__Rows from a 3D modeling dataset__.

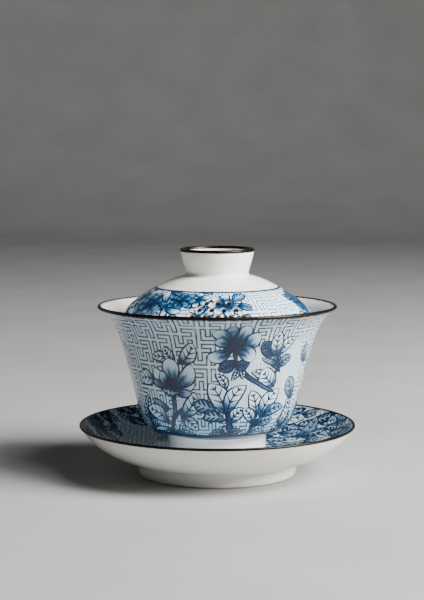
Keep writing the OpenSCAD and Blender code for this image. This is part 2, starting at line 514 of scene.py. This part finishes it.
class Canvas:
    """The painted side of a turned piece. Strokes go in the order they are painted, at (x, y) in mm: x along
    the girth as measured at radius r, and y along the section from way0 on. sense is -1 where y runs against
    the section's own direction."""

    def __init__(self, piece, r, way0, sense=1):
        self.mesh, self.r, self.way0, self.sense = piece.data, r, way0, sense
        self.shift = 0.0
        self.strokes = []

    def stroke(self, kind, x, y, angle, length, width, bend, inks, veins):
        """Adds a shape from (x, y) on, at an angle in degrees. width is its widest half-width."""
        self.strokes.append((kind, x + self.shift, y, angle, length, width, bend, inks, veins))

    def span(self, kind, x, y, tip, width, bend, inks, veins=0.0):
        """A stroke from (x, y) to tip. bend is how far its middle bows out, as a share of its length."""
        dx, dy = tip[0] - x, tip[1] - y
        length = math.hypot(dx, dy)
        self.stroke(kind, x, y, math.degrees(math.atan2(dy, dx)), length, width, bend * length, inks, veins)

    def leaf(self, x, y, tip, width, bend=0.0, tone=PALE, kind="leaf"):
        self.span(kind, x, y, tip, width, bend, *tone)

    def stem(self, x, y, tip, bend=0.0, width=0.45):
        self.span("stem", x, y, tip, width + 0.12, bend, (0.7, 0.5))

    def petal(self, x, y, tip, width, bend=0.0, inks=(0.98, 0.04)):
        self.span("petal", x, y, tip, width, bend, inks)

    def flower(self, x, y, size, petals, turn=0.0, tall=0.8, inks=(0.98, 0.04)):
        """An open bloom seen a little from the side: tall is its height over its width."""
        order = sorted(range(petals), key=lambda k: -math.sin(math.radians(turn + 360 * k / petals)))
        for k in order:
            a = math.radians(turn + 360 * k / petals)
            reach = size * (1 + 0.1 * math.sin(5.3 * k + 1))
            dx, dy = math.cos(a) * reach, math.sin(a) * tall * reach
            width = size * (0.27 + 0.04 * math.sin(3.1 * k))
            bend = 0.07 * math.sin(2.7 * k + turn)
            self.petal(x + dx * 0.05, y + dy * 0.05, (x + dx, y + dy), width, bend, inks)
        self.span("round", x - size * 0.18, y, (x + size * 0.18, y), size * 0.14, 0, (1, 1))
        for k in range(3):
            a = math.radians(turn + 120 * k + 20)
            tip = (x + size * 0.3 * math.cos(a), y + size * 0.26 * math.sin(a))
            self.span("stem", x, y, tip, 0.2, 0.1, (1, 0.5))

    def peony(self, x, y, size, turn=0.0, inks=(1.0, 0.42)):
        """A full bloom of two rings of petals, deep blue to its edges."""
        self.flower(x, y, size, 9, turn, 0.85, inks)
        self.flower(x, y, size * 0.66, 6, turn + 25, 0.85, inks)

    def leafage(self, x0, x1, y0, y1, count, size):
        """Overlapping leaves in quiet disorder over a stretch of the girth."""
        for k in range(count):
            x = x0 + (x1 - x0) * ((k * 0.755) % 1)
            y = y0 + (y1 - y0) * ((k * 0.57) % 1)
            reach = size * (1 + 0.25 * math.sin(4.1 * k))
            tone = (MID, PALE, DARK)[k % 3]
            self.leaf(x, y, toward(x, y, 2.4 * k, reach), reach * 0.24, 0.1 * math.sin(k), tone)

    def bouquet(self, x, y, size, leaves=7, turn=0.0):
        """A full bloom in a ring of leaves."""
        for k in range(leaves):
            a = math.radians(turn + 360 * k / leaves)
            reach = size * (1.7 + 0.25 * math.sin(3.7 * k))
            tip = (x + math.cos(a) * reach, y + math.sin(a) * reach * 0.9)
            tone = (PALE, DARK, MID)[k % 3]
            self.leaf(*toward(x, y, a, size * 0.5), tip, size * 0.32, 0.12 * (-1) ** k, tone)
        self.peony(x, y, size, turn)

    def spray(self, x, y, angle, length, pairs, leaf, bend, tone=PALE):
        """A stem with pairs of leaves along it and one at its end."""
        a = math.radians(angle)
        end = toward(x, y, a, length)
        self.stem(x, y, end, bend)
        for k in range(pairs):
            q = (k + 0.6) / (pairs + 0.4)
            off = bend * length * 4 * q * (1 - q)
            px = x + (end[0] - x) * q - math.sin(a) * off
            py = y + (end[1] - y) * q + math.cos(a) * off
            for side in (-1, 1):
                tilt = a + math.atan(bend * 4 * (1 - 2 * q)) + math.radians(side * (50 - 9 * k))
                size = leaf * (1 - 0.13 * k + 0.07 * side)
                self.leaf(px, py, toward(px, py, tilt, size), size * 0.23, 0.1 * side, tone)
        self.leaf(*end, toward(*end, a - math.atan(bend * 4), leaf), leaf * 0.22, 0.05, tone)

    def bare(self, x, y, width, height):
        """A patch where the fret gives way to plain ground with fine hatching."""
        self.stroke("patch", x, y - height / 2, 90, height, width / 2, 0, (0, 0), -9)

    def fill(self):
        """Writes the strokes into the mesh: for each face the topmost LAYERS strokes that touch it, as
        attributes of its corners, for the shader to draw. A stroke that hides a whole face shuts it for the
        strokes under it."""
        mesh = self.mesh
        count = len(mesh.loops)
        surf = np.zeros(count * 3, np.float32)
        mesh.attributes["surf"].data.foreach_get("vector", surf)
        angle, way, radius = surf.reshape(-1, 3).T.astype(float)
        height = (way - self.way0) * self.sense
        first = np.array([p.loop_start for p in mesh.polygons])
        total = np.array([p.loop_total for p in mesh.polygons])
        middle = np.add.reduceat(angle, first) / total
        tracks = {key: np.zeros((LAYERS, count, 3), np.float32) for key in ("place", "form", "inks")}
        tracks["place"][:, :, 2] = -10  # a width below 0 draws nothing
        used = np.zeros(len(first), int)
        shut = np.zeros(len(first), bool)
        most, least = np.maximum.reduceat, np.minimum.reduceat
        for kind, x, y, turn, length, width, bend, inks, veins in reversed(self.strokes):
            swell, taper = FORMS[kind]
            peak = swell / (swell + taper)
            wide = width / (peak**swell * (1 - peak) ** taper)
            turns = np.round((x / self.r - middle) / TURN) * TURN
            reach = length + width + abs(bend) + 4
            beside = np.abs(middle + turns - x / self.r) * radius[first] < reach
            level = np.abs(height[first] - y) < reach
            near = np.nonzero(beside & level & (used < LAYERS) & ~shut)[0]
            if not len(near):
                continue
            starts = np.r_[0, np.cumsum(total[near])[:-1]]
            where = np.repeat(first[near] - starts, total[near]) + np.arange(total[near].sum())
            dx = (np.repeat(turns[near], total[near]) + angle[where] - x / self.r) * radius[where]
            dy = height[where] - y
            c, s = math.cos(math.radians(turn)), math.sin(math.radians(turn))
            q = (dx * c + dy * s) / length
            t = dy * c - dx * s - bend * 4 * q * (1 - q)
            inner = np.clip(q, 0, 1)
            off = np.abs(t) - wide * inner**swell * (1 - inner) ** taper
            slack = 0.4 / length
            touch = (least(off, starts) < 1.0) & (most(q, starts) > -slack) & (least(q, starts) < 1 + slack)
            corners = np.repeat(touch, total[near])
            layer = np.repeat(LAYERS - 1 - used[near], total[near])[corners]
            where = where[corners]
            tracks["place"][layer, where] = np.c_[q, t, np.full(len(q), wide)][corners]
            tracks["form"][layer, where] = (swell, taper, length)
            tracks["inks"][layer, where] = (*inks, veins)
            used[near] += touch
            if kind != "patch":
                shut[near] |= touch & (most(off, starts) < -0.6) & (least(q, starts) > 0)
        for key, data in tracks.items():
            for n in range(LAYERS):
                track = mesh.attributes.new(f"{key}{n}", "FLOAT_VECTOR", "CORNER")
                track.data.foreach_set("vector", data[n].ravel())


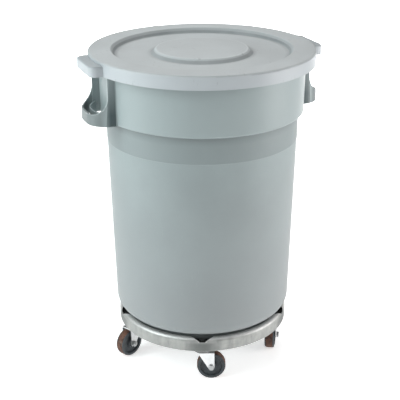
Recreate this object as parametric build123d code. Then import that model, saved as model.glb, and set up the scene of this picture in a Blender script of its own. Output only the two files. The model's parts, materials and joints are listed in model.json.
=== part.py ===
from build123d import *
import math
import os

# Round container on a five-caster steel dolly, with a lift-off lid.
# Millimetres. Origin on the floor, under the container's axis. +Z up.
# The two handles lie on the X axis.

# ---- overall heights above the floor ----
LID_TOP = 828.0
CAN_RIM_TOP = 824.6
COLLAR_BOTTOM = 673.0
BAND_TOP = 669.0
BAND_BOTTOM = 604.0
CAN_FLOOR = 133.5
FOOT_BOTTOM = 111.0
RING_BOTTOM = 93.0
RING_TOP = 128.0
SHELF_TOP = 110.7

# ---- lid ----
LID_R = 283.0
LID_SHEET = 3.0
LID_SKIRT = 33.3
LID_SKIRT_SPREAD = 0.2
RECESS_TOP_R = 226.8
RECESS_FLOOR_R = 216.7
RECESS_DEPTH = 13.0
SLOPE_SHIFT = 1.8
PLATEAU_BASE_R = 127.0
PLATEAU_TOP_R = 115.0
PLATEAU_DROP = 2.0
PLUG_R = 251.0
PLUG_WALL = 2.5
PLUG_BOTTOM = 806.0
EAR_REACH = 307.5
EAR_HALF_WIDTH = 65.0
EAR_CORNER_R = 18.0
EAR_TOP = 820.0
EAR_ROOT = 262.0
EAR_EDGE_R = 5.0

# ---- container ----
WALL = 3.2
RIM_R = 277.0
RIM_LIP_BOTTOM = 803.0
COLLAR_TOP_R = 258.8
COLLAR_BOTTOM_R = 256.3
COLLAR_CORNER_R = 6.0
BAND_TOP_R = 243.2
BAND_BOTTOM_R = 242.6
BODY_TOP_R = 241.6
BODY_BOTTOM_R = 229.2
BODY_CORNER_R = 30.0
FOOT_R = 196.0
FOOT_RECESS_R = 172.0
FOOT_RECESS_TOP = 118.0
BEAD_R = 1.1
BEAD_ANGLE = 38.0

# ---- handles ----
HANDLE_REACH = 308.2
HANDLE_HALF_WIDTH = 72.0
HANDLE_BOTTOM = 672.0
HANDLE_TOP = 822.5
HANDLE_WALL = 4.0
HANDLE_CORNER_R = 54.0
HANDLE_DRAFT = 1.2
HANDLE_NECK_X = 268.0
HANDLE_SWEEP_R = 45.0
HANDLE_SWEEP_Z = 743.0
GRIP_RIB_R = 89.8
GRIP_RIB_REACH = 291.0
GRIP_RIB_WALL = 2.6
GRIP_RIB_TOP = 701.0
CHEEK_PAD = 1.4

# ---- dolly ring, pressed from sheet ----
RING_R = 224.7
RING_SHEET = 2.5
RING_INNER_R = 158.0
RING_LIP_R = 207.5
RING_CREST_R = 9.0
NOTCH_R = 33.5
NOTCH_FLOOR = 118.0
CUP_R = 26.0
CUP_FLOOR = 102.0

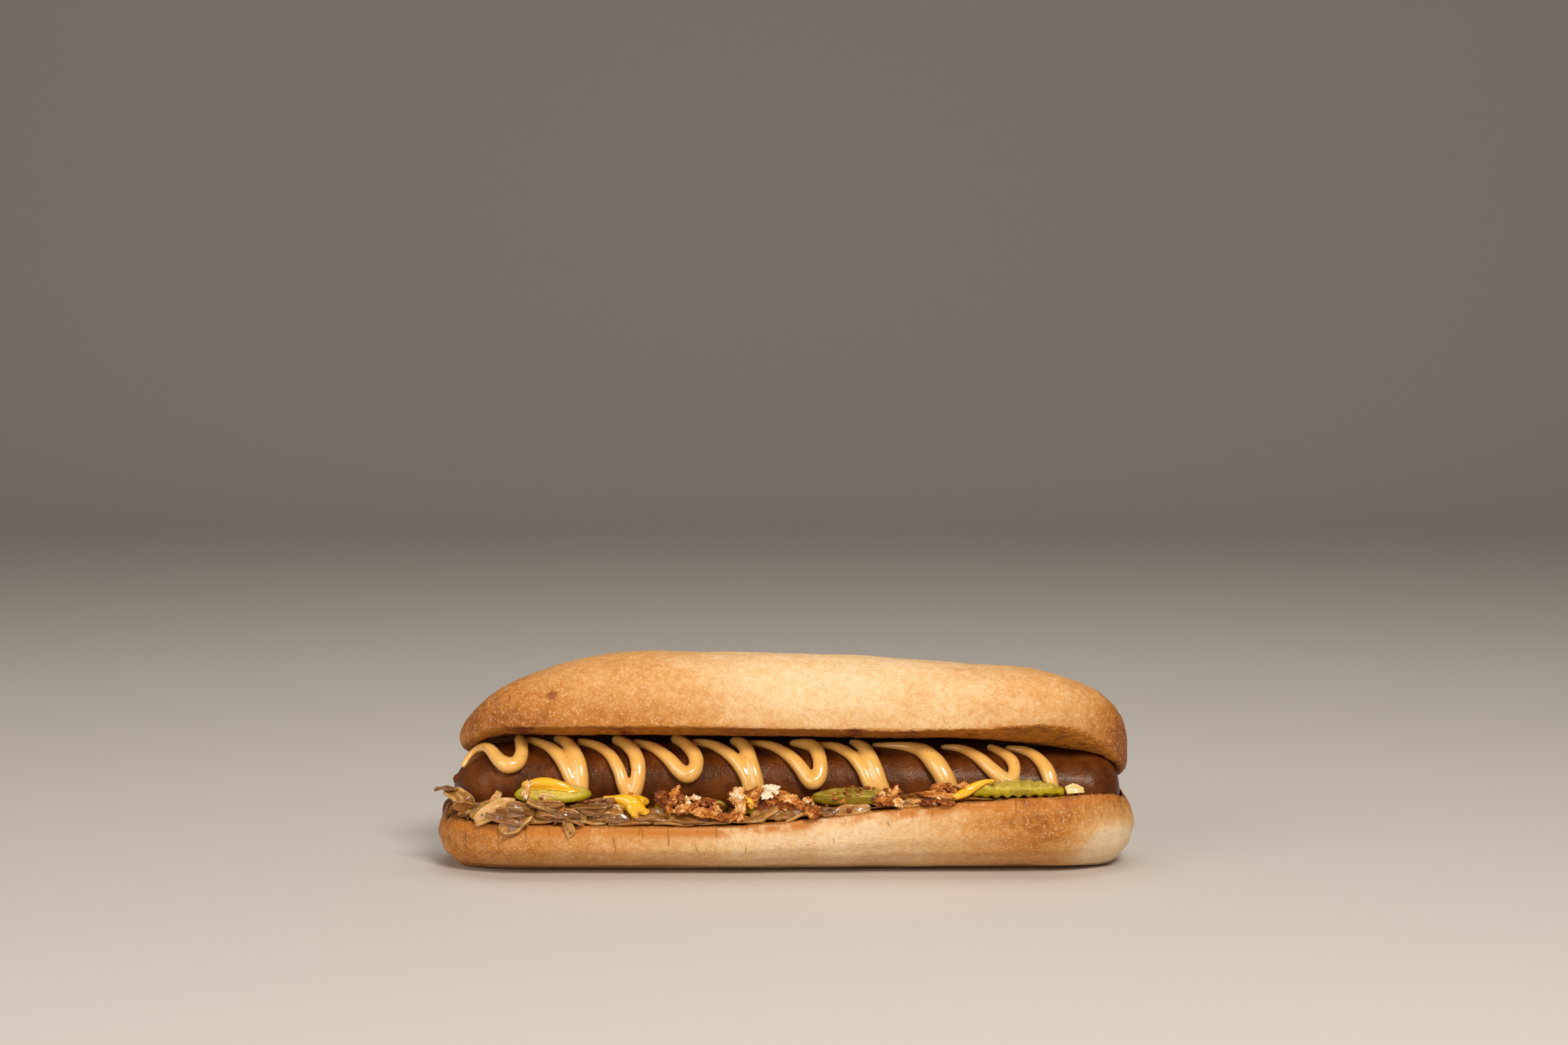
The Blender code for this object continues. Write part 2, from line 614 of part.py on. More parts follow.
def heap_pieces(name, grow, collection):
    """The core of a heap of crispy onions, with shards and crumbs standing out of it."""
    middle, half_sizes, fall, count, seed = HEAPS[name]
    draw = random.Random(seed)
    pieces = []
    for index in range(count):
        along = mix(-0.95, 0.95, (index + 0.5) / count)
        height = math.sqrt(max(1.0 - along * along, 0.05))
        point = (
            middle[0] + along * half_sizes[0] + draw.uniform(-0.8, 0.8),
            middle[1] + draw.uniform(-0.5, 0.45) * half_sizes[1],
            middle[2] + height * half_sizes[2] * draw.uniform(-0.6, 0.8) - fall * along * half_sizes[0],
        )
        place = placed(point, draw.uniform(-80, 80), draw.uniform(-75, 75), draw.uniform(-50, 50))
        size = (SHARD_LENGTH * draw.uniform(0.7, 1.25), SHARD_WIDTH * draw.uniform(0.8, 1.3), SHARD_THICKNESS)
        curl = draw.uniform(0.2, 1.1)
        pieces.append(wavy_strip("shard", place, *size, curl, index + seed, 4, grow, collection))
    return pieces


def heap_core(name, grow, collection):
    middle, half_sizes, fall, _, seed = HEAPS[name]
    return blob(name, middle, half_sizes, grow, seed, collection, roughness=0.5, fall=fall)


def bed_section(x, angle):
    size = ends(x, BED_LEFT, BED_RIGHT, 12 * MM, 20 * MM, 0.5)
    lump = 1.0 + 0.22 * noise.noise(Vector((x / (9 * MM), 1.6 * math.cos(angle), 1.6 * math.sin(angle))))
    y = BED_INWARD - base_half_width(x) + BED_HALF_WIDTH * lump * size * math.cos(angle)
    middle = base_lip(x) + BED_RISE - BED_SINK * smoothstep(0.0, 60 * MM, x)
    z = middle + BED_HALF_HEIGHT * lump * size * math.sin(angle)
    return x, y, z


def petal(name, values, seed, grow, collection):
    middle, length, width, thickness, lean, pitch, turn, curl = values
    place = placed(middle, lean, pitch, turn)
    size = (length * MM, width * MM, thickness * MM)
    return wavy_strip(name, place, *size, 0.6 * curl, seed, 5, grow, collection)


def topping_parts(name, grow, collection):
    """All the shapes that one topping node is fused from, the carrying one first."""
    if name in PICKLES:
        return [pickle_body(name, PICKLES[name], grow, collection), *mustard_on(name, grow, collection)]
    if name in HEAPS:
        core = heap_core(name, grow, collection)
        return [core, *heap_pieces(name, grow, collection), *mustard_on(name, grow, collection)]
    if name == "onion_petal":
        return [petal(name, LONE_PETAL, 3, grow, collection)]
    petals = [petal("petal", values, seed, grow, collection) for seed, values in enumerate(PETALS)]
    bed = swept_body(name, BED_LEFT, BED_RIGHT, bed_section, 24, 12, collection, grow)
    return [bed, *petals, *mustard_on(name, grow, collection)]


def make_toppings(collection):
    """Each topping is cut clear of the bun, the sausage and the toppings made before it."""
    made = []
    for name in (*PICKLES, "onion_petal", "onions", *HEAPS):
        body, *others = topping_parts(name, 0.0, collection)
        combine(body, others, "UNION", "MANIFOLD")
        cutters = bun_halves(GAP, collection) + sausage_parts(GAP, collection)
        for earlier in made:
            cutters += topping_parts(earlier.name, GAP, collection)
        combine(body, cutters, "DIFFERENCE", "MANIFOLD")
        keep_largest(body)
        smooth_shading(body)
        made.append(body)
    return made


# ---------------------------------------------------------------- the whole


def main():
    clear_scene()
    parts = new_collection("hot_dog")
    finishes = {name: principled(name, *values) for name, values in COLOURS.items()}
    bodies = [make_bun(parts), make_sausage(parts), *make_toppings(parts)]
    for body in bodies:
        family = body.name.rsplit("_", 1)[0] if body.name[-1].isdigit() else body.name
        body.data.materials.clear()
        body.data.materials.append(finishes[family])


main()
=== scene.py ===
"""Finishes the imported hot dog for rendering. It is laid out as an add-on: each operator models one kind
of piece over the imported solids, and main() runs them all in order. Metres, +Z up, -Y the open side."""

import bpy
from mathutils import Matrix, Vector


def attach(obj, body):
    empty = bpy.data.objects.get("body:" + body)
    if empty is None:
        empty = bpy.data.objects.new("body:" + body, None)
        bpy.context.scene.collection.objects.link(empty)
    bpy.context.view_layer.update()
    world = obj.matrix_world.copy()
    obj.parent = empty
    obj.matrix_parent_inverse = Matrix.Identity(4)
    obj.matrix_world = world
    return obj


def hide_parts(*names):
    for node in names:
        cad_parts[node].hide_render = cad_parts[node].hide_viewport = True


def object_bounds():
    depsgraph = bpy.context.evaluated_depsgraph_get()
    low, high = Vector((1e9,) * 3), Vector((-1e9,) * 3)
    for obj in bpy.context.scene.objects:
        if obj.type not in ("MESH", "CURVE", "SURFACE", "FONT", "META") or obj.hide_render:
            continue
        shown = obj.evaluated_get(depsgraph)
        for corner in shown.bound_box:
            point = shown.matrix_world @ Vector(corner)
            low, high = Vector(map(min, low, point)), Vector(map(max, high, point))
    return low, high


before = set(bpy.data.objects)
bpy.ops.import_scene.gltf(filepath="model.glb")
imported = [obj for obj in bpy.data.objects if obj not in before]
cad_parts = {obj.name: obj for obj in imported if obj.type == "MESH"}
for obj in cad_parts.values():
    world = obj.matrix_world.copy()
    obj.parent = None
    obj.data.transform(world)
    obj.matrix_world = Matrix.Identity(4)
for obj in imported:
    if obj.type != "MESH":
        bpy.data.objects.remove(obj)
PACKED_BOX = [list(corner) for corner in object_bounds()]

import math
import random

import bmesh
import bpy
import numpy as np
from bpy.props import FloatProperty, IntProperty, PointerProperty
from bpy.types import Operator, Panel, PropertyGroup
from mathutils import Euler, Matrix, Vector, noise
from mathutils.bvhtree import BVHTree

bl_info = {
    "name": "Loaded hot dog",
    "version": (1, 0, 0),
    "blender": (4, 5, 0),
    "location": "View3D > Sidebar > Hot dog",
    "description": "Models the finished bread, sausage, sauce and toppings over the packed solids",
    "category": "Object",
}

MM = 0.001
BOX_MARGIN = 0.05 * MM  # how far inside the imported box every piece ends
CLEARANCE = 0.05 * MM  # the least gap between a loose piece and the solids it lies among
NEARBY = 6 * MM  # how far a solid is looked for round a loose piece

# Bun, as far as the toppings and the browning need it
BASE_LEFT = -113.6 * MM
BASE_RIGHT = 113.8 * MM
BASE_HALF_WIDTH = 32.0 * MM
BASE_LEFT_ROUNDING = 31.0 * MM  # how far the rounding of each end reaches
BASE_RIGHT_ROUNDING = 30.0 * MM
BASE_LIP_LEFT = 17.4 * MM
BASE_LIP_RIGHT = 27.4 * MM
LIP_RISE_FROM = -30.0 * MM  # the lip rises between these places along the bun
LIP_RISE_TO = 95.0 * MM
HALVES_MEET = 34.0 * MM  # above this height the bread belongs to the upper half
CUT_FROM = 12.0 * MM  # the lower half's cut face is above this height
RESTING = 0.8 * MM  # below this height the bread lies flat on the floor
LIP_FROM = -15.0 * MM  # the lower half's lip is in front of this

# Sausage
SAUSAGE_LEFT = -109.0 * MM
SAUSAGE_RIGHT = 110.0 * MM
SAUSAGE_RADIUS = 14.0 * MM
SAUSAGE_Y = -6.0 * MM
SAUSAGE_HEIGHT = 26.9 * MM
SAUSAGE_DIP = 2.2 * MM  # how far its right end is lower than the rest
SAUSAGE_LEFT_ROUNDING = 16.0 * MM
SAUSAGE_RIGHT_ROUNDING = 12.0 * MM
SAUSAGE_CREASE = -94.2 * MM  # where the casing is drawn in round it
KNOT_RADIUS = 2.2 * MM

# Sauce: each strand is a row of (mm along the bun, degrees round the sausage from its top towards the
# open side, radius in mm)
SAUCE = (
    ((-105.6, 24, 0.9), (-103.4, 4, 1.1), (-99.8, 14, 1.4), (-96.4, 32, 1.9), (-93.2, 51, 2.4),
     (-90.2, 59, 2.7), (-87.2, 55, 2.4), (-86.0, 38, 2.2), (-87.3, 8, 1.8)),
    ((-84.5, 2, 1.2), (-79.4, 20, 1.5), (-75.6, 36, 2.0), (-72.0, 56, 2.3), (-69.6, 76, 2.3),
     (-67.8, 97, 2.3)),
    ((-75.0, 3, 1.5), (-71.1, 26, 2.2), (-68.3, 46, 2.4), (-66.6, 66, 2.4), (-66.2, 95, 2.4)),
    ((-67.2, 12, 1.3), (-61.9, 24, 1.5), (-57.4, 42, 1.8), (-54.2, 64, 2.1), (-52.4, 84, 2.2),
     (-50.2, 97, 2.4), (-48.4, 84, 2.4), (-47.8, 62, 2.4), (-49.8, 38, 2.3), (-55.4, 9, 1.7)),
    ((-49.4, 14, 1.2), (-43.4, 29, 1.7), (-38.4, 48, 2.1), (-34.4, 66, 2.5), (-31.4, 71, 2.8),
     (-29.2, 61, 2.4), (-29.8, 43, 2.3), (-36.0, 6, 1.7)),
    ((-30.0, 11, 1.1), (-24.7, 21, 1.5), (-19.6, 38, 1.9), (-15.2, 57, 2.2), (-12.6, 74, 2.2),
     (-11.4, 92, 2.2)),
    ((-16.8, 12, 1.5), (-13.4, 31, 2.3), (-11.2, 56, 2.4), (-9.6, 76, 2.4), (-8.9, 92, 2.3)),
    ((-11.4, 12, 1.0), (-4.6, 25, 1.5), (1.2, 45, 2.0), (4.7, 61, 2.3), (7.2, 75, 2.5), (9.3, 79, 2.8),
     (11.2, 70, 2.4), (11.1, 50, 2.4), (8.8, 29, 2.2), (2.4, 15, 1.1)),
    ((9.8, 18, 1.0), (15.6, 25, 1.4), (21.0, 42, 1.9), (25.1, 63, 2.2), (28.4, 92, 2.3)),
    ((22.0, 14, 1.2), (26.0, 36, 2.2), (29.2, 63, 2.4), (31.9, 92, 2.4)),
    ((29.0, 18, 0.8), (36.9, 22, 1.3), (42.6, 31, 2.0), (46.2, 43, 2.8), (50.7, 66, 3.3), (53.6, 88, 3.1)),
    ((51.6, 18, 0.8), (56.9, 23, 1.3), (62.4, 40, 1.9), (66.8, 58, 2.3), (70.4, 70, 2.5), (72.6, 74, 2.6),
     (74.4, 62, 2.0), (73.6, 43, 1.9), (67.2, 15, 1.1)),
    ((73.0, 15, 1.0), (78.6, 24, 1.5), (82.6, 41, 2.0), (85.4, 61, 2.4), (86.7, 84, 2.4)),
)
STRAND_SINK = 0.8 * MM  # how far a strand settles onto the sausage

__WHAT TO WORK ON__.
Transcribe nothing but the lines from the line with "for body in" through the line with "cad_parts[node].hide_render = cad_parts[node].hide_viewport", reproducing each exactly.

__EXERCISE RESPONSE__.
    for body in bodies:
        family = body.name.rsplit("_", 1)[0] if body.name[-1].isdigit() else body.name
        body.data.materials.clear()
        body.data.materials.append(finishes[family])


main()
=== scene.py ===
"""Finishes the imported hot dog for rendering. It is laid out as an add-on: each operator models one kind
of piece over the imported solids, and main() runs them all in order. Metres, +Z up, -Y the open side."""

import bpy
from mathutils import Matrix, Vector


def attach(obj, body):
    empty = bpy.data.objects.get("body:" + body)
    if empty is None:
        empty = bpy.data.objects.new("body:" + body, None)
        bpy.context.scene.collection.objects.link(empty)
    bpy.context.view_layer.update()
    world = obj.matrix_world.copy()
    obj.parent = empty
    obj.matrix_parent_inverse = Matrix.Identity(4)
    obj.matrix_world = world
    return obj


def hide_parts(*names):
    for node in names:
        cad_parts[node].hide_render = cad_parts[node].hide_viewport = True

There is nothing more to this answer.